McGuinness v Norwich and Peterborough Building Society [2010] EWHC 2989 (Ch) (23 November 2010) - the nature of a guarantor's liability to the creditor, and the consequences in terms of the creditor's ability to present a bankruptcy petition

Mr Justice Briggs (pictured) has handed down his judgment in McGuinness v Norwich and Peterborough Building Society [2010] EWHC 2989 (Ch) (23 November 2010). The case makes very interesting reading. The case concerns a bankruptcy order made against Mr Spencer Robert McGuinness. The sum Mr McGuinness owed amounted to £1,223,883.26. This liability arose due to an alleged guarantee and indemnity given by him in relation to his brother's borrowing liabilities. In terms of technical legal points the learned judge summaries the issues as follows: "This appeal...raises two interesting points about the nature of a guarantor's liability to the creditor, and the consequences in terms of the creditor's ability to present a bankruptcy petition. In short, is it a liability "for a liquidated sum" within the meaning of section 267(2)(b) of the Insolvency Act 1986 or only a liability to pay unliquidated damages? If the latter, is the creditor disabled from presenting a bankruptcy petition without first obtaining judgment for a specific sum, even in a case where the liability is admitted, and the amount of the damages can be identified with mathematical precision?"

Following a thorough examination of the pertinent case law the learned judge holds that: "For my part, I doubt whether the issue is necessarily an either/or question as between debt and damages. Some guarantees, and in particular that which was the subject of the TS&S Global case, may create both. For present purposes, the critical question is whether the Guarantee includes, rather than necessarily consists of, a debt obligation. In my judgment the Guarantee does include a debt obligation. My main reason for that conclusion is that, by the principal debtor provision in the first sentence of clause 4.2 of the Guarantee, the Appellant thereby made his brother's debts his own, as occurred in MS Fashions v. BCCI. Mr Arden sought to persuade me to attribute a different meaning to that provision, by reading the whole of clause 4.2 of the Guarantee together, so that the principal debtor provision was designed (he said) to do no more than to enable the creditor to enforce the Guarantee without prior demand against the principal debtor. I disagree. It is evident from Moschi v. Lep Air that, where a guarantee sounds in damages rather than debt, the creditor may enforce against a mere surety without prior demand on the debtor, precisely because the debtor's default gives rise to a simultaneous breach of the surety's obligations. The effect of a principal debtor provision is not therefore to enable the creditor to proceed without first claiming against the principal debtor, but (among other things) that any debt due is immediately payable by the guarantor without prior demand upon him: see MS Fashions v. BCCI..."

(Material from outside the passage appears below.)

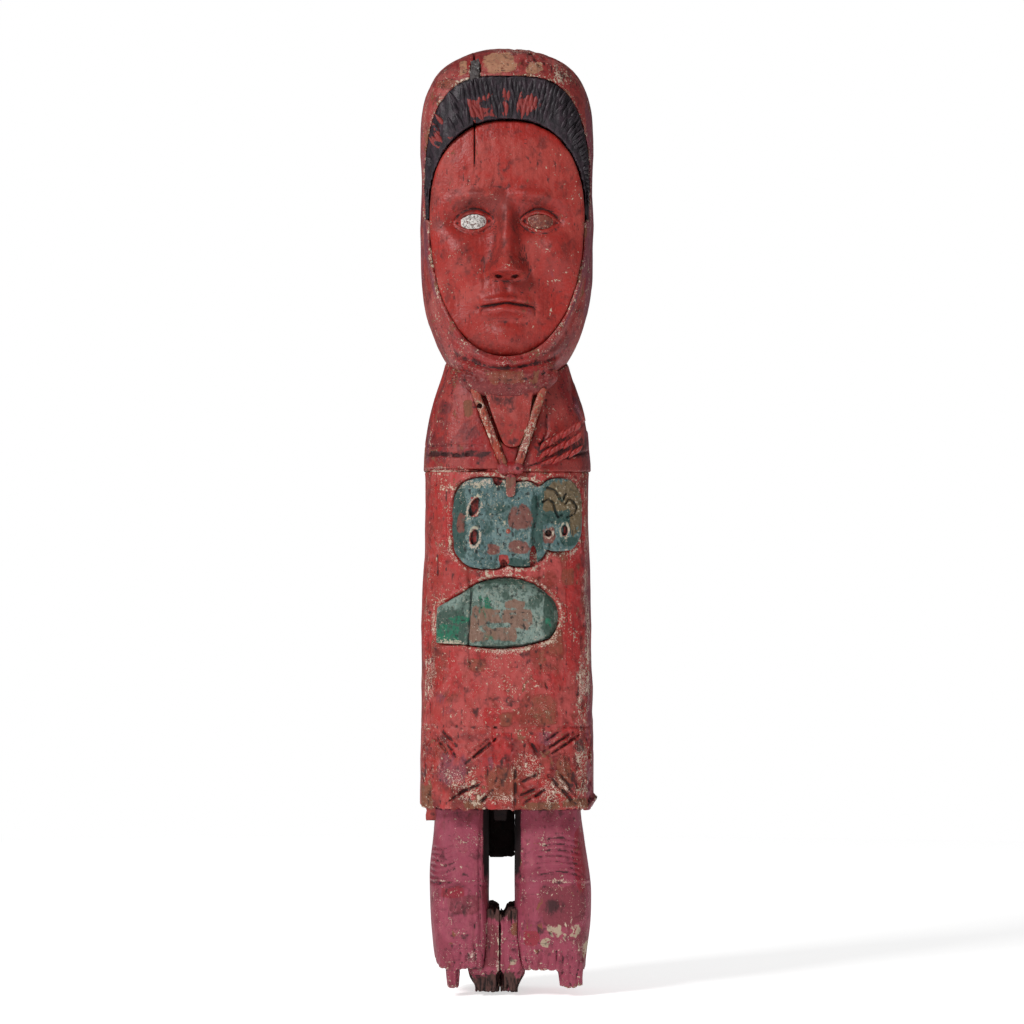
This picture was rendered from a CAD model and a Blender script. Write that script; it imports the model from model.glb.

Mr Justice Briggs obiter comments on the policy and nature of guarantees is also very interesting. Concluding his judgment Briggs, J observes; 

"Nonetheless, and in case the issue should arise again, I will make the following observations about it. The first is that it does seem remarkable that a person from whom £1,000 has simply been stolen should be unable to present a bankruptcy petition (following a statutory demand), whereas a person with a £1,000 contract debt may do so, always assuming that there is not a bona fide defence to either claim on reasonable grounds. As Proudman J said in Truex v. Toll [2009] 1 WLR 2121, at 2129, the question whether a sum is liquidated and whether there is a defence of the claim are entirely separate issues.
Secondly, I have real doubt whether distinctions based on different causes of action (i.e. debt, account and payment, damages) satisfactorily address the purpose behind section 267(2)(b) of the Act, which seems to me to distinguish between cases where there is no issue as to the amount of a liability, and cases where some process of assessment by the court is necessary, before the amount can be identified. I can well understand that a claim for an account which depends upon the defendant providing disclosure as to the amount of an alleged secret profit cannot possibly be a claim for a liquidated sum. By contrast, a claim to recover stolen money, where the precise amount stolen is known by the claimant, seems to me in principle to be a claim for a liquidated sum, even though the form of action is one for account and payment.
Finally, even in cases involving guarantees of the "see to it" type, it is frequently the case that, although the form of action may be a claim for damages against the guarantor, the quantum of the claim may involve no uncertainty or need for the application of the court's opinion. Moschi v. Lep Air was genuinely a case where (subject to the guarantee limit of £40,000) damages were at least in theory at large, because of the accepted repudiation of the contract between the creditor and the principal debtor. But a case like the present, where there is a debt rather than damages owed by the principal debtor, and where, on any view, the guarantor's obligation is to pay a sum identical to that debt, it seems to me to risk an absurd waste of costs and delay to require the creditor first to issue a claim and obtain an inevitable summary judgment upon it, before beginning bankruptcy proceedings. I suspect that there have since Moschi v Lep Air been many unreported cases where a creditor under a "see to it" guarantee has succeeded in bankruptcy proceedings without obtaining a prior judgment. Nonetheless it is because the Guarantee included a liability in debt that this appeal must be dismissed."